Given instruction:
Copy out all of the material, matching it word for word.
····················
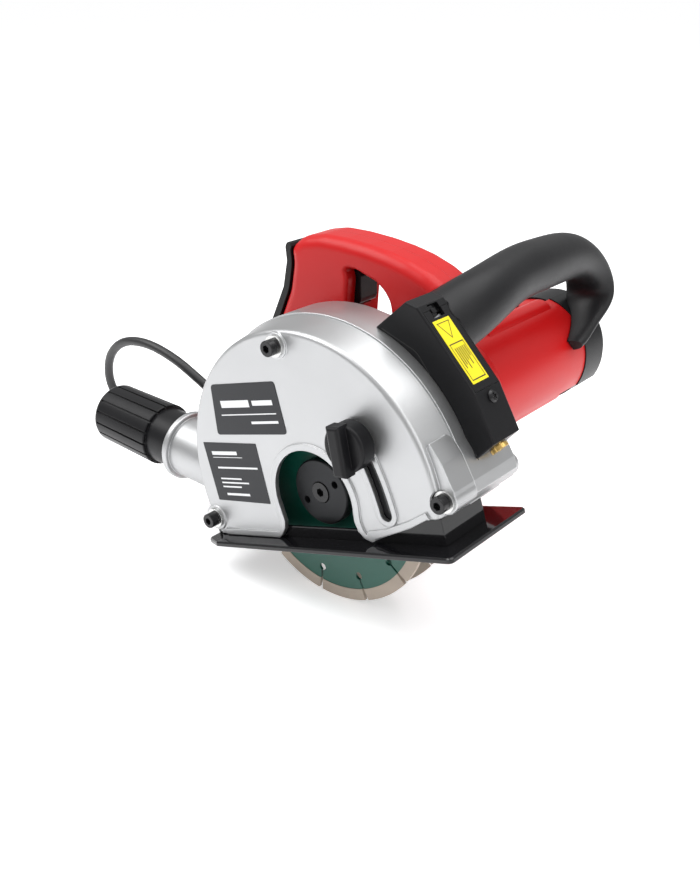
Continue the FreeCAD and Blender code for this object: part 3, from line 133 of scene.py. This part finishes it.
LOOKS = {
    "cast_guard": dict(colour=(0.46, 0.465, 0.47), rough=0.40, metal=0.92, grain=0.30, grain_size=0.7,
                       tone=0.03, edge=0.75, bevel=1.0, smudge=0.05),
    "red_plastic": dict(colour=(0.50, 0.006, 0.007), rough=0.36, spec=0.28, grain=0.12, grain_size=0.6,
                        tone=0.04, edge=0.05, bevel=0.9, smudge=0.05),
    "black_plastic": dict(colour=(0.007, 0.007, 0.008), rough=0.36, spec=0.2, grain=0.22, grain_size=0.5,
                          edge=0.12, bevel=0.6),
    "gloss_black": dict(colour=(0.006, 0.006, 0.007), rough=0.09, grain=0.03, grain_size=2.5, coat=0.1,
                        spec=0.35, coat_rough=0.05, smudge=0.03, edge=0.03, bevel=0.8),
    "black_rubber": dict(colour=(0.008, 0.008, 0.009), rough=0.42, spec=0.26, grain=0.25, grain_size=0.6,
                         edge=0.10, bevel=0.8),
    "cord_rubber": dict(colour=(0.012, 0.012, 0.013), rough=0.42, grain=0.15, grain_size=0.8, bevel=0.2),
    "zinc_steel": dict(colour=(0.62, 0.62, 0.61), rough=0.28, metal=1.0, grain=0.10, grain_size=0.8, edge=0.4,
                       bevel=0.25),
    "dark_steel": dict(colour=(0.024, 0.025, 0.027), rough=0.42, metal=0.5, spec=0.3, grain=0.25,
                       grain_size=0.9, edge=0.25, bevel=0.4),
    "black_steel": dict(colour=(0.014, 0.014, 0.015), rough=0.27, metal=0.35, grain=0.12, grain_size=0.8,
                        edge=0.35, bevel=0.25),
    "disc_green": dict(colour=(0.003, 0.085, 0.058), rough=0.36, grain=0.10, grain_size=1.2, tone=0.10,
                       edge=0.3, bevel=0.15, coat=0.08, coat_rough=0.3),
    "diamond_segment": dict(colour=(0.40, 0.335, 0.275), rough=0.62, grain=0.9, grain_size=1.2, tone=0.35,
                            edge=0.3, bevel=0.2),
    "ground_steel": dict(colour=(0.66, 0.67, 0.68), rough=0.20, metal=1.0, grain=0.06, grain_size=0.6,
                         edge=0.2, bevel=0.2),
    "laminated_steel": dict(colour=(0.32, 0.33, 0.34), rough=0.40, metal=0.9, grain=0.3, grain_size=0.5),
    "enamel_copper": dict(colour=(0.42, 0.12, 0.04), rough=0.30, metal=0.7, grain=0.5, grain_size=1.0),
    "copper": dict(colour=(0.62, 0.27, 0.14), rough=0.25, metal=1.0, grain=0.1, grain_size=0.7),
    "carbon": dict(colour=(0.02, 0.02, 0.02), rough=0.6, grain=0.3, grain_size=0.8),
    "brass": dict(colour=(0.72, 0.48, 0.16), rough=0.20, metal=1.0, grain=0.06, grain_size=0.8, edge=0.4,
                  bevel=0.25),
    "cell_jacket": dict(colour=(0.48, 0.49, 0.50), rough=0.3, grain=0.05),
    "grey_plastic": dict(colour=(0.07, 0.072, 0.075), rough=0.45, grain=0.2),
}
made = {name: material(name, **look) for name, look in LOOKS.items()}

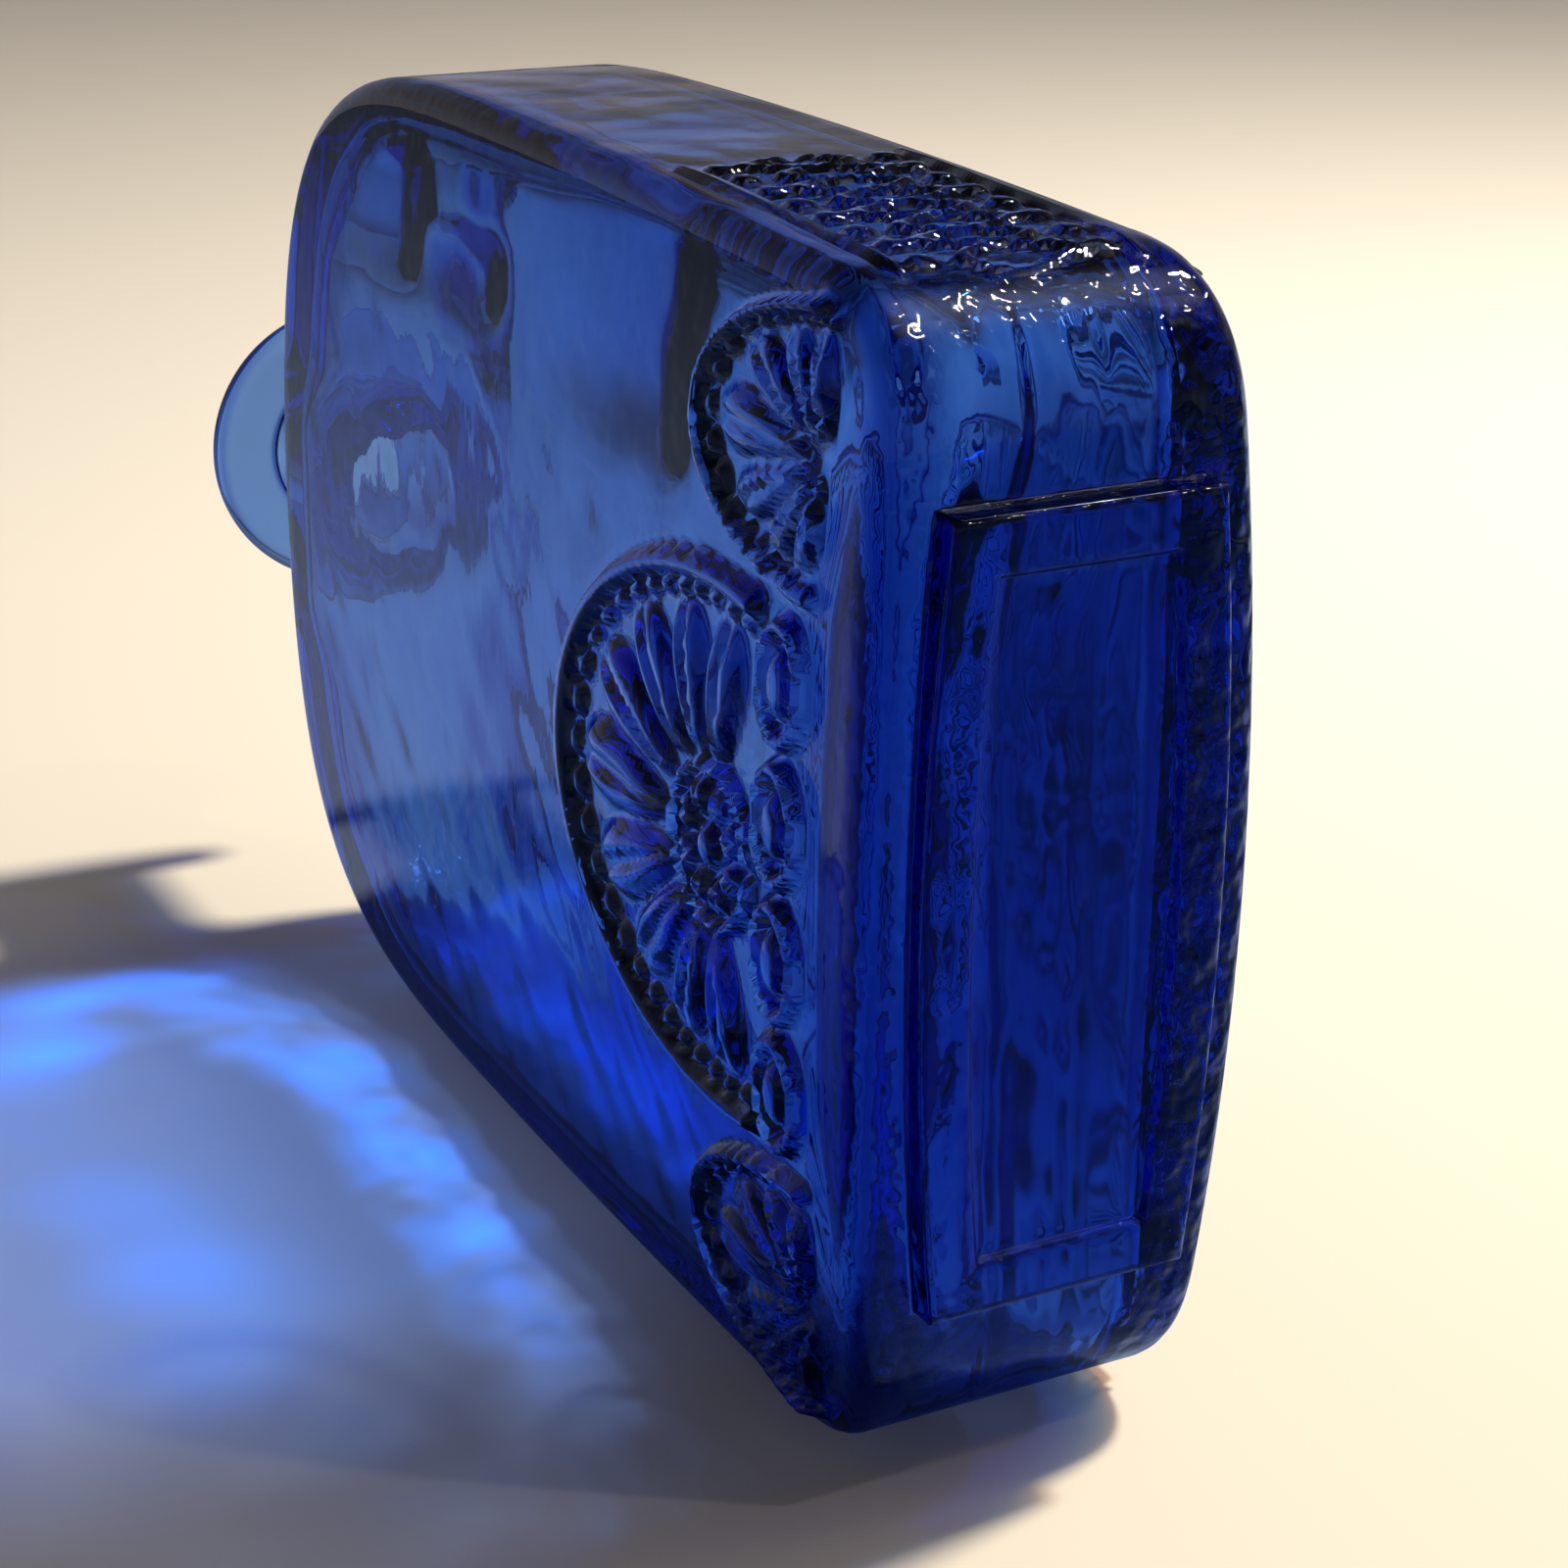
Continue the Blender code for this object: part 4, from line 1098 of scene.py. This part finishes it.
def make_world():
    """A dim room with a pale horizon. The glass mirrors its soft patches; from outside it looks plain."""
    world = bpy.data.worlds.new("room")
    bpy.context.scene.world = world
    world.use_nodes = True
    tree = world.node_tree
    tree.nodes.clear()
    direction = add(tree, "ShaderNodeTexCoord").outputs["Generated"]
    up = add(tree, "ShaderNodeSeparateXYZ", (direction,)).outputs["Z"]
    ramp = add(tree, "ShaderNodeValToRGB", (up,))
    horizon, ceiling = ramp.color_ramp.elements
    horizon.position = 0.0
    horizon.color = colour(HORIZON_COLOUR)
    ceiling.position = CEILING_START
    ceiling.color = colour(CEILING_COLOUR)
    patches = ranged(tree, soft_noise(tree, direction, *ROOM_PATCHES), *PATCH_EDGE)
    seen_plain = add(tree, "ShaderNodeLightPath").outputs["Is Camera Ray"]
    patches = add(tree, "ShaderNodeMix", {0: seen_plain, 2: patches, 3: PLAIN_SHARE})
    walls = tinted(tree, patches, colour(WARM_PATCH), colour(COOL_PATCH))
    room = add(tree, "ShaderNodeMix", {0: 1.0, 6: ramp, 7: walls}, data_type="RGBA", blend_type="MULTIPLY")
    sky = add(tree, "ShaderNodeBackground", {"Color": room.outputs[2], "Strength": ROOM_STRENGTH})
    towards = add(tree, "ShaderNodeVectorMath", {0: direction, 1: GLOW_DIRECTION}, operation="DOT_PRODUCT")
    ahead = calc(tree, "MAXIMUM", towards.outputs["Value"], 0.0)
    glow = calc(tree, "POWER", ahead, GLOW_FOCUS)
    strength = calc(tree, "MULTIPLY", glow, GLOW_STRENGTH)
    glowing = add(tree, "ShaderNodeBackground", {"Color": colour(GLOW_COLOUR), "Strength": strength})
    both = add(tree, "ShaderNodeAddShader", (sky, glowing))
    add(tree, "ShaderNodeOutputWorld", (both,))


def add_lamp(name, position, aim, size, power, tint):
    data = bpy.data.lights.new(name, "AREA")
    data.shape = "DISK"
    data.size = size
    data.energy = power
    data.color = colour(tint)[:3]
    lamp = bpy.data.objects.new(name, data)
    lamp.location = position
    lamp.rotation_euler = (Vector(aim) - Vector(position)).to_track_quat("-Z", "Y").to_euler()
    bpy.context.scene.collection.objects.link(lamp)


def make_camera():
    sine, cosine = math.sin(CAMERA_AZIMUTH), math.cos(CAMERA_AZIMUTH)
    level = math.cos(CAMERA_ELEVATION)
    away = Vector((sine * level, -cosine * level, math.sin(CAMERA_ELEVATION)))
    right = Vector((cosine, sine, 0))
    up = away.cross(right)
    turned = Matrix((right, up, away)).transposed() @ Matrix.Rotation(CAMERA_ROLL, 3, "Z")
    data = bpy.data.cameras.new("camera")
    data.sensor_width = SENSOR_MM
    data.lens = FOCAL_SHARE * SENSOR_MM
    data.clip_start = NEAREST
    camera = bpy.data.objects.new("camera", data)
    camera.matrix_world = Matrix.Translation(LOOK_AT + CAMERA_DISTANCE * away) @ turned.to_4x4()
    bpy.context.scene.collection.objects.link(camera)
    bpy.context.scene.camera = camera


make_bottle()
make_table()
make_world()
add_lamp(
    "table_lamp", position=(0.0, 0.73, 1.04), aim=(0, 0, 0.07), size=0.12, power=19.0, tint="fff3e0",
)
add_lamp(
    "ceiling_spot", position=(0.545, 0.53, 1.11), aim=(0.118, 0, 0.12), size=0.03, power=0.6, tint="fff5e4",
)
make_camera()
bpy.context.scene.view_settings.view_transform = "Standard"
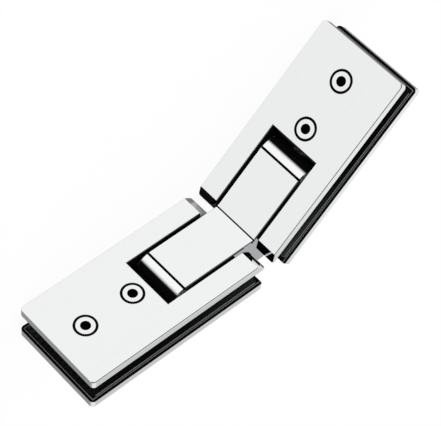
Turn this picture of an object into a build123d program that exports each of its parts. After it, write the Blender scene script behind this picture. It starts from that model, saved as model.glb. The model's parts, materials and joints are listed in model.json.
····················
Final result:
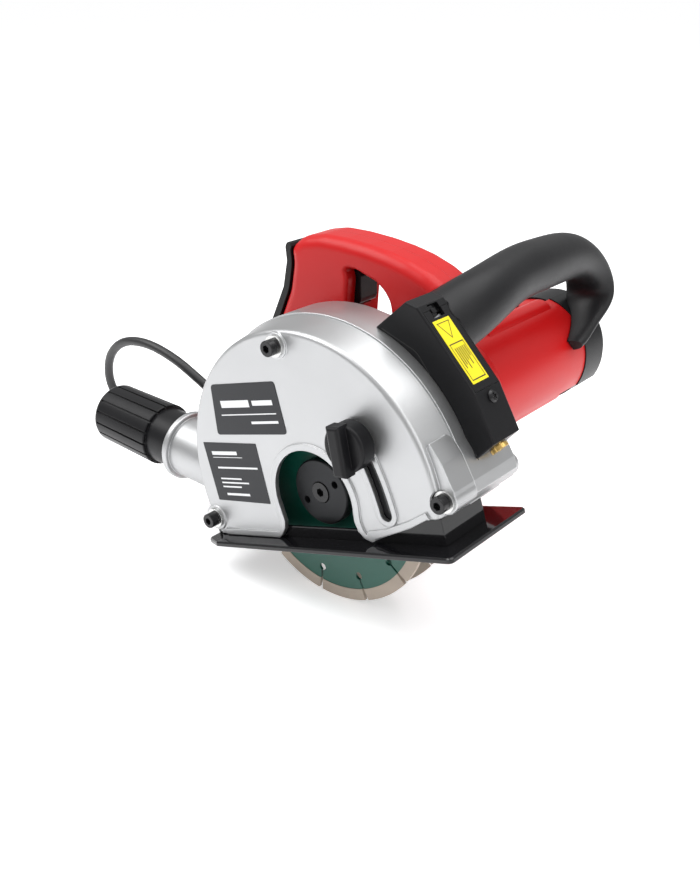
Continue the FreeCAD and Blender code for this object: part 3, from line 133 of scene.py. This part finishes it.
LOOKS = {
    "cast_guard": dict(colour=(0.46, 0.465, 0.47), rough=0.40, metal=0.92, grain=0.30, grain_size=0.7,
                       tone=0.03, edge=0.75, bevel=1.0, smudge=0.05),
    "red_plastic": dict(colour=(0.50, 0.006, 0.007), rough=0.36, spec=0.28, grain=0.12, grain_size=0.6,
                        tone=0.04, edge=0.05, bevel=0.9, smudge=0.05),
    "black_plastic": dict(colour=(0.007, 0.007, 0.008), rough=0.36, spec=0.2, grain=0.22, grain_size=0.5,
                          edge=0.12, bevel=0.6),
    "gloss_black": dict(colour=(0.006, 0.006, 0.007), rough=0.09, grain=0.03, grain_size=2.5, coat=0.1,
                        spec=0.35, coat_rough=0.05, smudge=0.03, edge=0.03, bevel=0.8),
    "black_rubber": dict(colour=(0.008, 0.008, 0.009), rough=0.42, spec=0.26, grain=0.25, grain_size=0.6,
                         edge=0.10, bevel=0.8),
    "cord_rubber": dict(colour=(0.012, 0.012, 0.013), rough=0.42, grain=0.15, grain_size=0.8, bevel=0.2),
    "zinc_steel": dict(colour=(0.62, 0.62, 0.61), rough=0.28, metal=1.0, grain=0.10, grain_size=0.8, edge=0.4,
                       bevel=0.25),
    "dark_steel": dict(colour=(0.024, 0.025, 0.027), rough=0.42, metal=0.5, spec=0.3, grain=0.25,
                       grain_size=0.9, edge=0.25, bevel=0.4),
    "black_steel": dict(colour=(0.014, 0.014, 0.015), rough=0.27, metal=0.35, grain=0.12, grain_size=0.8,
                        edge=0.35, bevel=0.25),
    "disc_green": dict(colour=(0.003, 0.085, 0.058), rough=0.36, grain=0.10, grain_size=1.2, tone=0.10,
                       edge=0.3, bevel=0.15, coat=0.08, coat_rough=0.3),
    "diamond_segment": dict(colour=(0.40, 0.335, 0.275), rough=0.62, grain=0.9, grain_size=1.2, tone=0.35,
                            edge=0.3, bevel=0.2),
    "ground_steel": dict(colour=(0.66, 0.67, 0.68), rough=0.20, metal=1.0, grain=0.06, grain_size=0.6,
                         edge=0.2, bevel=0.2),
    "laminated_steel": dict(colour=(0.32, 0.33, 0.34), rough=0.40, metal=0.9, grain=0.3, grain_size=0.5),
    "enamel_copper": dict(colour=(0.42, 0.12, 0.04), rough=0.30, metal=0.7, grain=0.5, grain_size=1.0),
    "copper": dict(colour=(0.62, 0.27, 0.14), rough=0.25, metal=1.0, grain=0.1, grain_size=0.7),
    "carbon": dict(colour=(0.02, 0.02, 0.02), rough=0.6, grain=0.3, grain_size=0.8),
    "brass": dict(colour=(0.72, 0.48, 0.16), rough=0.20, metal=1.0, grain=0.06, grain_size=0.8, edge=0.4,
                  bevel=0.25),
    "cell_jacket": dict(colour=(0.48, 0.49, 0.50), rough=0.3, grain=0.05),
    "grey_plastic": dict(colour=(0.07, 0.072, 0.075), rough=0.45, grain=0.2),
}
made = {name: material(name, **look) for name, look in LOOKS.items()}

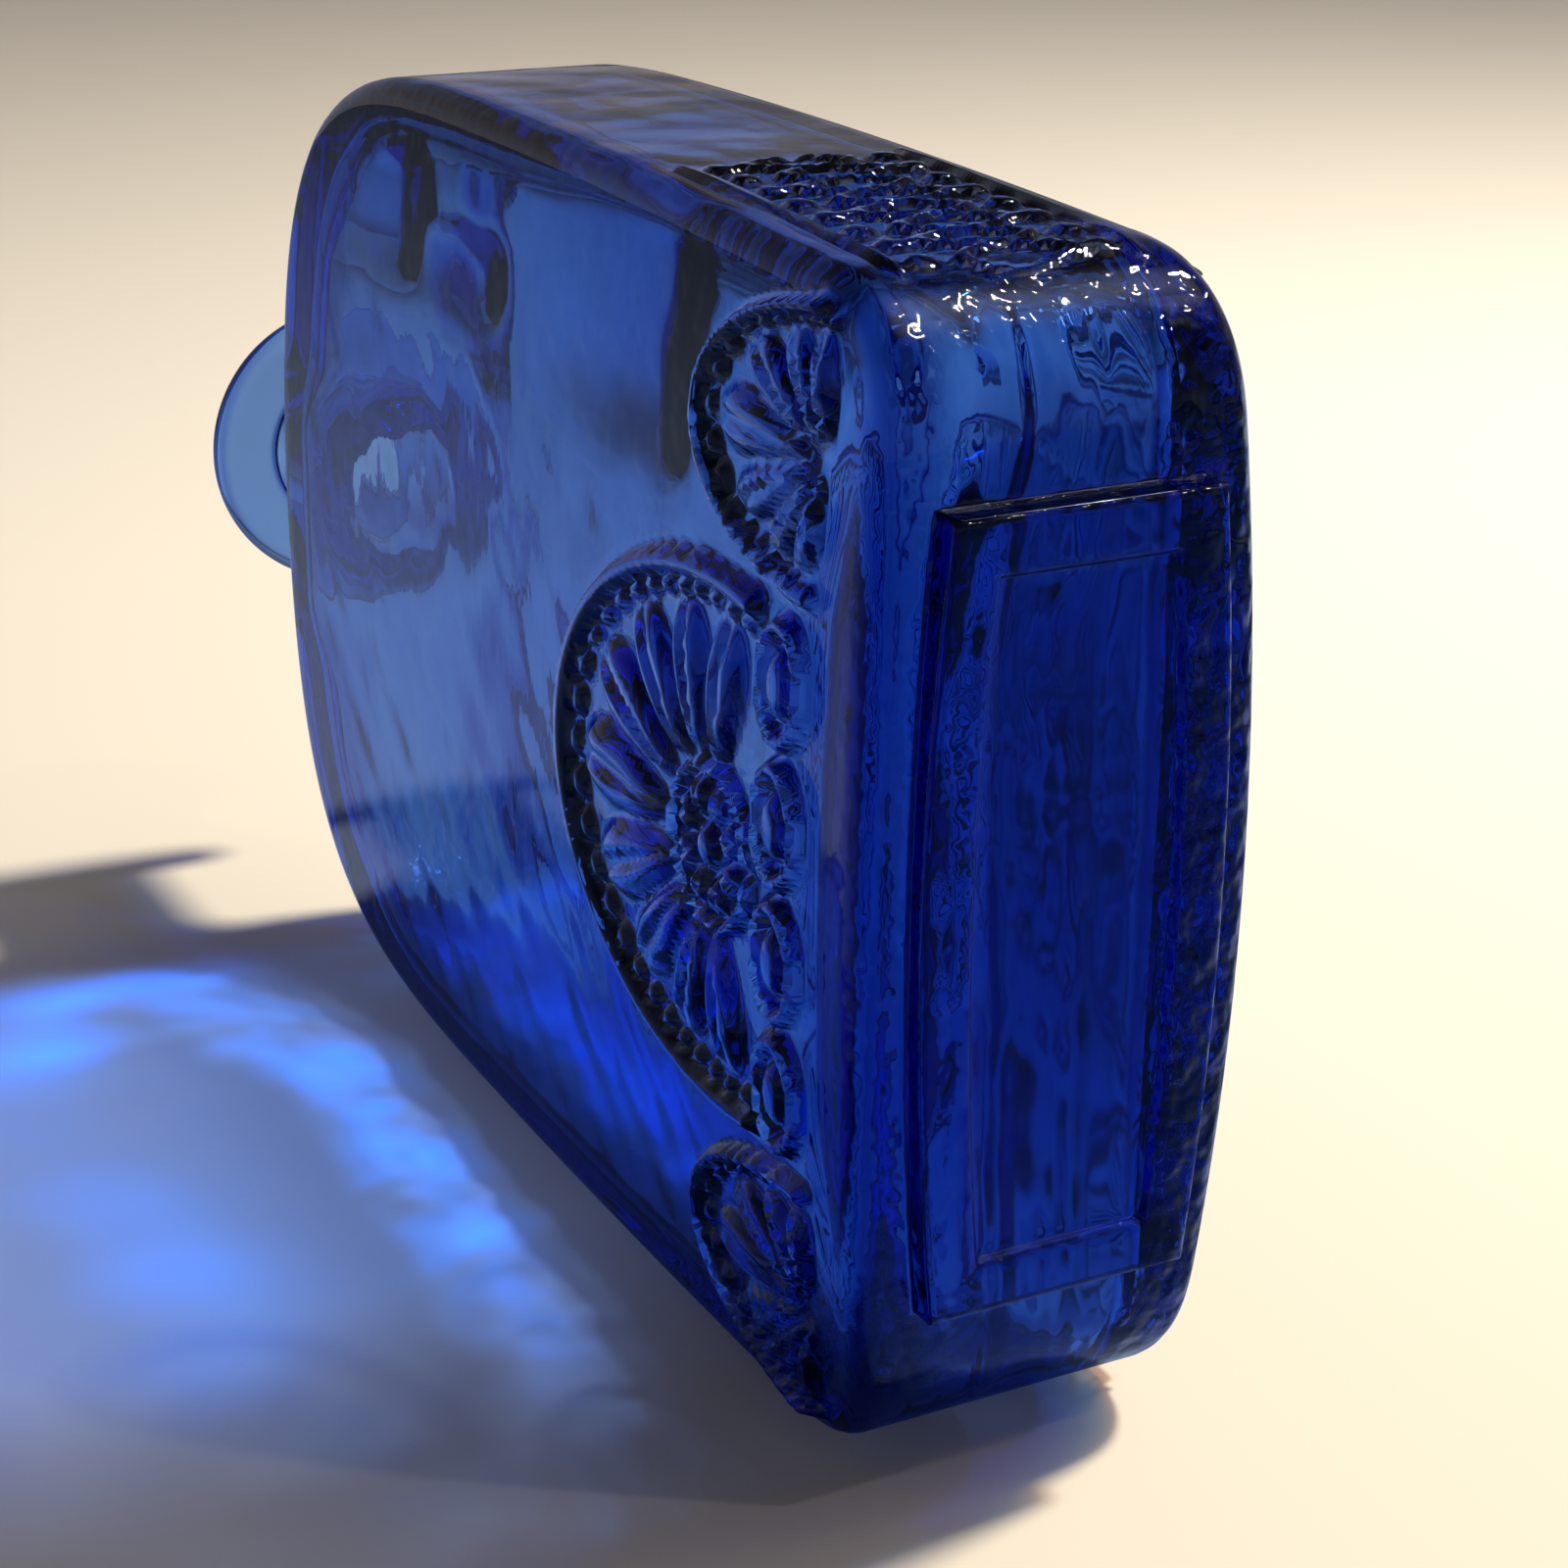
Continue the Blender code for this object: part 4, from line 1098 of scene.py. This part finishes it.
def make_world():
    """A dim room with a pale horizon. The glass mirrors its soft patches; from outside it looks plain."""
    world = bpy.data.worlds.new("room")
    bpy.context.scene.world = world
    world.use_nodes = True
    tree = world.node_tree
    tree.nodes.clear()
    direction = add(tree, "ShaderNodeTexCoord").outputs["Generated"]
    up = add(tree, "ShaderNodeSeparateXYZ", (direction,)).outputs["Z"]
    ramp = add(tree, "ShaderNodeValToRGB", (up,))
    horizon, ceiling = ramp.color_ramp.elements
    horizon.position = 0.0
    horizon.color = colour(HORIZON_COLOUR)
    ceiling.position = CEILING_START
    ceiling.color = colour(CEILING_COLOUR)
    patches = ranged(tree, soft_noise(tree, direction, *ROOM_PATCHES), *PATCH_EDGE)
    seen_plain = add(tree, "ShaderNodeLightPath").outputs["Is Camera Ray"]
    patches = add(tree, "ShaderNodeMix", {0: seen_plain, 2: patches, 3: PLAIN_SHARE})
    walls = tinted(tree, patches, colour(WARM_PATCH), colour(COOL_PATCH))
    room = add(tree, "ShaderNodeMix", {0: 1.0, 6: ramp, 7: walls}, data_type="RGBA", blend_type="MULTIPLY")
    sky = add(tree, "ShaderNodeBackground", {"Color": room.outputs[2], "Strength": ROOM_STRENGTH})
    towards = add(tree, "ShaderNodeVectorMath", {0: direction, 1: GLOW_DIRECTION}, operation="DOT_PRODUCT")
    ahead = calc(tree, "MAXIMUM", towards.outputs["Value"], 0.0)
    glow = calc(tree, "POWER", ahead, GLOW_FOCUS)
    strength = calc(tree, "MULTIPLY", glow, GLOW_STRENGTH)
    glowing = add(tree, "ShaderNodeBackground", {"Color": colour(GLOW_COLOUR), "Strength": strength})
    both = add(tree, "ShaderNodeAddShader", (sky, glowing))
    add(tree, "ShaderNodeOutputWorld", (both,))


def add_lamp(name, position, aim, size, power, tint):
    data = bpy.data.lights.new(name, "AREA")
    data.shape = "DISK"
    data.size = size
    data.energy = power
    data.color = colour(tint)[:3]
    lamp = bpy.data.objects.new(name, data)
    lamp.location = position
    lamp.rotation_euler = (Vector(aim) - Vector(position)).to_track_quat("-Z", "Y").to_euler()
    bpy.context.scene.collection.objects.link(lamp)


def make_camera():
    sine, cosine = math.sin(CAMERA_AZIMUTH), math.cos(CAMERA_AZIMUTH)
    level = math.cos(CAMERA_ELEVATION)
    away = Vector((sine * level, -cosine * level, math.sin(CAMERA_ELEVATION)))
    right = Vector((cosine, sine, 0))
    up = away.cross(right)
    turned = Matrix((right, up, away)).transposed() @ Matrix.Rotation(CAMERA_ROLL, 3, "Z")
    data = bpy.data.cameras.new("camera")
    data.sensor_width = SENSOR_MM
    data.lens = FOCAL_SHARE * SENSOR_MM
    data.clip_start = NEAREST
    camera = bpy.data.objects.new("camera", data)
    camera.matrix_world = Matrix.Translation(LOOK_AT + CAMERA_DISTANCE * away) @ turned.to_4x4()
    bpy.context.scene.collection.objects.link(camera)
    bpy.context.scene.camera = camera


make_bottle()
make_table()
make_world()
add_lamp(
    "table_lamp", position=(0.0, 0.73, 1.04), aim=(0, 0, 0.07), size=0.12, power=19.0, tint="fff3e0",
)
add_lamp(
    "ceiling_spot", position=(0.545, 0.53, 1.11), aim=(0.118, 0, 0.12), size=0.03, power=0.6, tint="fff5e4",
)
make_camera()
bpy.context.scene.view_settings.view_transform = "Standard"
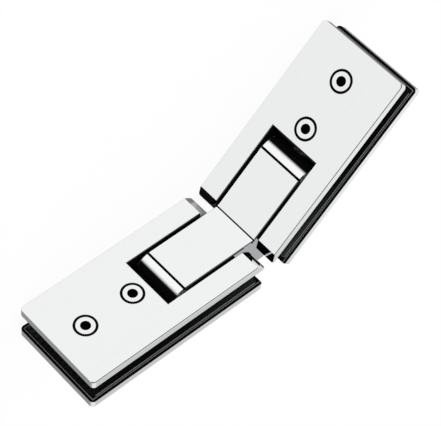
Turn this picture of an object into a build123d program that exports each of its parts. After it, write the Blender scene script behind this picture. It starts from that model, saved as model.glb. The model's parts, materials and joints are listed in model.json.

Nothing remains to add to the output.